▼

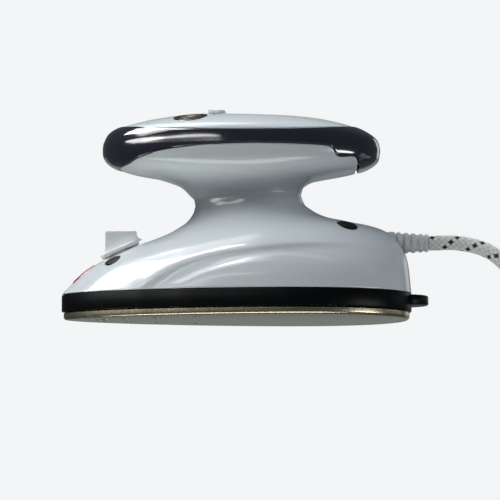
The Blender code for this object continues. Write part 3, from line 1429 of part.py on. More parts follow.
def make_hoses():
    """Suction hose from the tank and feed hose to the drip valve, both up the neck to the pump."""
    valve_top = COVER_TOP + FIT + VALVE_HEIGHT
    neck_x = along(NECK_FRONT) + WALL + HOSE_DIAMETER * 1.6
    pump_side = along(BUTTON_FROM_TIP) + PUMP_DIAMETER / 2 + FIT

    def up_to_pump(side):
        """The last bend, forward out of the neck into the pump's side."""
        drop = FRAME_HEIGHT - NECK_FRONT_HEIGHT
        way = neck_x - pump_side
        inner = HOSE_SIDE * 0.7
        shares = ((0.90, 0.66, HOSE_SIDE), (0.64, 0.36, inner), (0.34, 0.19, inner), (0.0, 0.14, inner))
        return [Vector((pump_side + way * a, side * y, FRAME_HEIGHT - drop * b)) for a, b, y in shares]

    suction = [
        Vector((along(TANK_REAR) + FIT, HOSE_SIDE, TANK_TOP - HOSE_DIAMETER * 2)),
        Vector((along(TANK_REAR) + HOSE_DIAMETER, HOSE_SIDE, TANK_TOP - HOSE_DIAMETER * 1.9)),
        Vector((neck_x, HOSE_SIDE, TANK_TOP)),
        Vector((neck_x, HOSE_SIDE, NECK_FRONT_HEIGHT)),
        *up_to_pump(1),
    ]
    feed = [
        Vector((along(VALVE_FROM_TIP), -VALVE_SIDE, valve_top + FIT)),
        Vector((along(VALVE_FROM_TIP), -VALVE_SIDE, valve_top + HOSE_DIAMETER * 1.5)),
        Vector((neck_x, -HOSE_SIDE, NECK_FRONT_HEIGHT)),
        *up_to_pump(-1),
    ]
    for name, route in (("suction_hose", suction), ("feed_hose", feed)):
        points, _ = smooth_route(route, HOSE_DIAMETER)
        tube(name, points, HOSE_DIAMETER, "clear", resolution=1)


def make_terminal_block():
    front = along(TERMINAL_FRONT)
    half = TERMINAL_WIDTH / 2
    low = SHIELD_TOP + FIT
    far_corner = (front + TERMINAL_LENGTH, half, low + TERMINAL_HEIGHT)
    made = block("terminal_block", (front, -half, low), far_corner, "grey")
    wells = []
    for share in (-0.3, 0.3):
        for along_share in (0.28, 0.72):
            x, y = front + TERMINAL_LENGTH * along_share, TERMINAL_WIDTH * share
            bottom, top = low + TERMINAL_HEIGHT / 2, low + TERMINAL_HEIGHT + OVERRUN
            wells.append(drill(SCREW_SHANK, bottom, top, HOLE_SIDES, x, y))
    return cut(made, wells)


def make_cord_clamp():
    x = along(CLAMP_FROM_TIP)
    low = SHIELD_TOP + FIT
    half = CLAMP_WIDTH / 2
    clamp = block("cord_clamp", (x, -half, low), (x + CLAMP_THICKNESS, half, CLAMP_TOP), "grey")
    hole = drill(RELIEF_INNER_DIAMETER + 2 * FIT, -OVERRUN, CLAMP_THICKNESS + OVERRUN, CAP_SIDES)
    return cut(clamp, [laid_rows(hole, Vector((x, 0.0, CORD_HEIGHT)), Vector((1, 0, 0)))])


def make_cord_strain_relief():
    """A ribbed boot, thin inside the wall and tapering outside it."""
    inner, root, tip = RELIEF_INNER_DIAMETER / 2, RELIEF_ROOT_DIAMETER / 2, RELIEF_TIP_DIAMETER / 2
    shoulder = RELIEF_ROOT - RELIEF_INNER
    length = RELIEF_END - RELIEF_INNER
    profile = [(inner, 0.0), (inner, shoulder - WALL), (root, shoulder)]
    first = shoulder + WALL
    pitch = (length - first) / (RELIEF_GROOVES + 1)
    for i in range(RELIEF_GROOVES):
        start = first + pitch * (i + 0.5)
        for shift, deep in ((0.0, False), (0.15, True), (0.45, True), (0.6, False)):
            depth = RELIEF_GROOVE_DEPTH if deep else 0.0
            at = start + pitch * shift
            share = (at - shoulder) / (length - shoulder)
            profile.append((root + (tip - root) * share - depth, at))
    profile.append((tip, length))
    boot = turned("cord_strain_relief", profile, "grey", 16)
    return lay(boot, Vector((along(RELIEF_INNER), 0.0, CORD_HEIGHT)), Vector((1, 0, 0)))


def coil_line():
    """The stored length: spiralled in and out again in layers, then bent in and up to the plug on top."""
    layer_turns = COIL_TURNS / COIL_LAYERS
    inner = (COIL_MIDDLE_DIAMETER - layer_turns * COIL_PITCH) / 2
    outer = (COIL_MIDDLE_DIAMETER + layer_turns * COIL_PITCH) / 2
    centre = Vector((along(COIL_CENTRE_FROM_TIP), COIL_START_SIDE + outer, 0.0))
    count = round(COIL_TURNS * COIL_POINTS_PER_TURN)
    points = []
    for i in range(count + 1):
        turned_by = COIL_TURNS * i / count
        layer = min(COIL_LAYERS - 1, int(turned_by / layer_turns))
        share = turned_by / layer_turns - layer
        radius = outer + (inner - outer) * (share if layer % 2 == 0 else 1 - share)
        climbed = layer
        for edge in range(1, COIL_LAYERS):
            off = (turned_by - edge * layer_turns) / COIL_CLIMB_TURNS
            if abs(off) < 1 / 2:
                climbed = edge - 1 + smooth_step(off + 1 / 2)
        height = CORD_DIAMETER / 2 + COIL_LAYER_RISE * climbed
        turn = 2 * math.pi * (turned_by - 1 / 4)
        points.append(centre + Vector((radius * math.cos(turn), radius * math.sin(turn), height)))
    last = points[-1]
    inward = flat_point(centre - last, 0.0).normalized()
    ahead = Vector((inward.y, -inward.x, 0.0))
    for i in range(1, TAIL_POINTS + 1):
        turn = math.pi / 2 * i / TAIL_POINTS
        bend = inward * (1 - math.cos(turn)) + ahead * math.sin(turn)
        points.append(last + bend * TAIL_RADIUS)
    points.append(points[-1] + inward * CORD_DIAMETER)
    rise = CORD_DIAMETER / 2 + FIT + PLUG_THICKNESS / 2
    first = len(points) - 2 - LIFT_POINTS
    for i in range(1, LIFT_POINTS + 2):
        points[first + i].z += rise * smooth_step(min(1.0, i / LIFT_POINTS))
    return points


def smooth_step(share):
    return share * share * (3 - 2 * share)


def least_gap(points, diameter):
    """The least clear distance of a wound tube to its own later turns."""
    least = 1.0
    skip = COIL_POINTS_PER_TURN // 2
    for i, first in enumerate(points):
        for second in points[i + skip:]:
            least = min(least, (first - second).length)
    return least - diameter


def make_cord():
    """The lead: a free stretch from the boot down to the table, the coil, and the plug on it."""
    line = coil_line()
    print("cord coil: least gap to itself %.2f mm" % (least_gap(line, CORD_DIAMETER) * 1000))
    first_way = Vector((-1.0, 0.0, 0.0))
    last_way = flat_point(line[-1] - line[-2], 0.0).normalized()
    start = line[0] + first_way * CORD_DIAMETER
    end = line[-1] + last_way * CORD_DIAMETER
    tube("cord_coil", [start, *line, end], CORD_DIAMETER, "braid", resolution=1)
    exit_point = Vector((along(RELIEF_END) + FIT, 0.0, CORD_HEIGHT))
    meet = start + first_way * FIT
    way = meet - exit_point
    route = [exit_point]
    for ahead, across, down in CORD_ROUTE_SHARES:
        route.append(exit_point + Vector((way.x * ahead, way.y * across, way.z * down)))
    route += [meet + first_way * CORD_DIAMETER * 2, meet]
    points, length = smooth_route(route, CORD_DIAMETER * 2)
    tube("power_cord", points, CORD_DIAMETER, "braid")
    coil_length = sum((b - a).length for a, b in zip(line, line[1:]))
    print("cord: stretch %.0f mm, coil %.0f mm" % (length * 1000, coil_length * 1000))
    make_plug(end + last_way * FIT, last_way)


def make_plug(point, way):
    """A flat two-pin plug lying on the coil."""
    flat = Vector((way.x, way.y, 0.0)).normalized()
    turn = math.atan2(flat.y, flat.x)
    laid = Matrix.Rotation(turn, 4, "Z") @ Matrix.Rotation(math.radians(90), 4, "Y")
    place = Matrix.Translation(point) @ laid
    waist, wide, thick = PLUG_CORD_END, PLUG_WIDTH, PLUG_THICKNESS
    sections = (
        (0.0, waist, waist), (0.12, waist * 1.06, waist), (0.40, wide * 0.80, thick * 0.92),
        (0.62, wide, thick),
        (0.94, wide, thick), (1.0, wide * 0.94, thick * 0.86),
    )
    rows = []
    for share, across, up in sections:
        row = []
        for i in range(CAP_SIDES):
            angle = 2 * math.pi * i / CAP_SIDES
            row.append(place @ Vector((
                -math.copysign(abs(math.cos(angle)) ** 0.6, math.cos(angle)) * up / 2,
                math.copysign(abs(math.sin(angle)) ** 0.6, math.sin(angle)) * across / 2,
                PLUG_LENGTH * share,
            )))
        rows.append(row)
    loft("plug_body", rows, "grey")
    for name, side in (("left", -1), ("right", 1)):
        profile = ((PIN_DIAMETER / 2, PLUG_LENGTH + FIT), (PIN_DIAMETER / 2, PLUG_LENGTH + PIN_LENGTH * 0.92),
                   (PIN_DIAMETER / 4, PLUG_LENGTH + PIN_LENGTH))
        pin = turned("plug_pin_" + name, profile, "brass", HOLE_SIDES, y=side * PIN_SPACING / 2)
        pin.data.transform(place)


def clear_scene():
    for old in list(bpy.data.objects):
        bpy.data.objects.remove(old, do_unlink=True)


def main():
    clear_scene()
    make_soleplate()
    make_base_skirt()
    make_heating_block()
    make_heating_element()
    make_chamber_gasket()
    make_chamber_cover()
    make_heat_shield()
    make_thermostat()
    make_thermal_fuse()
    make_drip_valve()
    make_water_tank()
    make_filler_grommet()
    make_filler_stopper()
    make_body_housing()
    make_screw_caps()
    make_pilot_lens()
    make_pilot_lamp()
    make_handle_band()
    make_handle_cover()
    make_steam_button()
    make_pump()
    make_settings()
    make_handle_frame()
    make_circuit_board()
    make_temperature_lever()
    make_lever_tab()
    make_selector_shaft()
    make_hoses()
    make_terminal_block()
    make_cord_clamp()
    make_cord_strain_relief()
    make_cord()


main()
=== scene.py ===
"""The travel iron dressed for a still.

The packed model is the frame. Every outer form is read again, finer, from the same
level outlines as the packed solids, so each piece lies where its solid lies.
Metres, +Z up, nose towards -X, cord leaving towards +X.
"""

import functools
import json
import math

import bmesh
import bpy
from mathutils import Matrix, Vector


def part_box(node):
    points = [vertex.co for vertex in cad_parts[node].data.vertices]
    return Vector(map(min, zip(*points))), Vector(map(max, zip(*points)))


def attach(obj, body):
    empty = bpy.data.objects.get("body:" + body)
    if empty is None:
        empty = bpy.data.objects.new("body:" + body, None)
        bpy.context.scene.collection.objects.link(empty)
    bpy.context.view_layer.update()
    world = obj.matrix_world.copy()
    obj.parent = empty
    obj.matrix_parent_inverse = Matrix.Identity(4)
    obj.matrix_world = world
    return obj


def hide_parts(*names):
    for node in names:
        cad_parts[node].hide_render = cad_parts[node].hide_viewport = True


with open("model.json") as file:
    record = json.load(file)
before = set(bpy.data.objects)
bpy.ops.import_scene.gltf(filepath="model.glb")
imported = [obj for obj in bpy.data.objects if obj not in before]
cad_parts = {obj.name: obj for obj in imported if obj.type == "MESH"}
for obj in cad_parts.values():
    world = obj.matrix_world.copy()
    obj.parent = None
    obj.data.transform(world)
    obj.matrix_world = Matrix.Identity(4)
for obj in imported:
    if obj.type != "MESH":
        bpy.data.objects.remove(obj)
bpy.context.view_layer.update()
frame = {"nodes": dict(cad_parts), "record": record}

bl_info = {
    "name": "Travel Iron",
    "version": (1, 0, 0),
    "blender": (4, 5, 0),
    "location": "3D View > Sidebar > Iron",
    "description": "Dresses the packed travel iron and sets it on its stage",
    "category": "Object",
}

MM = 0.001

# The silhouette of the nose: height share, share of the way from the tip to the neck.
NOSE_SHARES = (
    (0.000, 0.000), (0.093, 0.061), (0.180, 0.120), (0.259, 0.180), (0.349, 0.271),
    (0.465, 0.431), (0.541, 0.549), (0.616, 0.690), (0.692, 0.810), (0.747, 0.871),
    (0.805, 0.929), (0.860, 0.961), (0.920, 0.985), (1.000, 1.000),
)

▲

• [Exercise task]: Quote verbatim the opening lines of the listing above, ending with the line where "pump_side = along(BUTTON_FROM_TIP)" appears; include both endpoints and nothing more.

• [The output]:
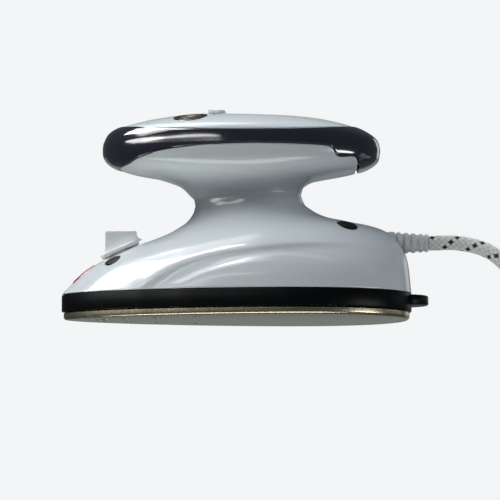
The Blender code for this object continues. Write part 3, from line 1429 of part.py on. More parts follow.
def make_hoses():
    """Suction hose from the tank and feed hose to the drip valve, both up the neck to the pump."""
    valve_top = COVER_TOP + FIT + VALVE_HEIGHT
    neck_x = along(NECK_FRONT) + WALL + HOSE_DIAMETER * 1.6
    pump_side = along(BUTTON_FROM_TIP) + PUMP_DIAMETER / 2 + FIT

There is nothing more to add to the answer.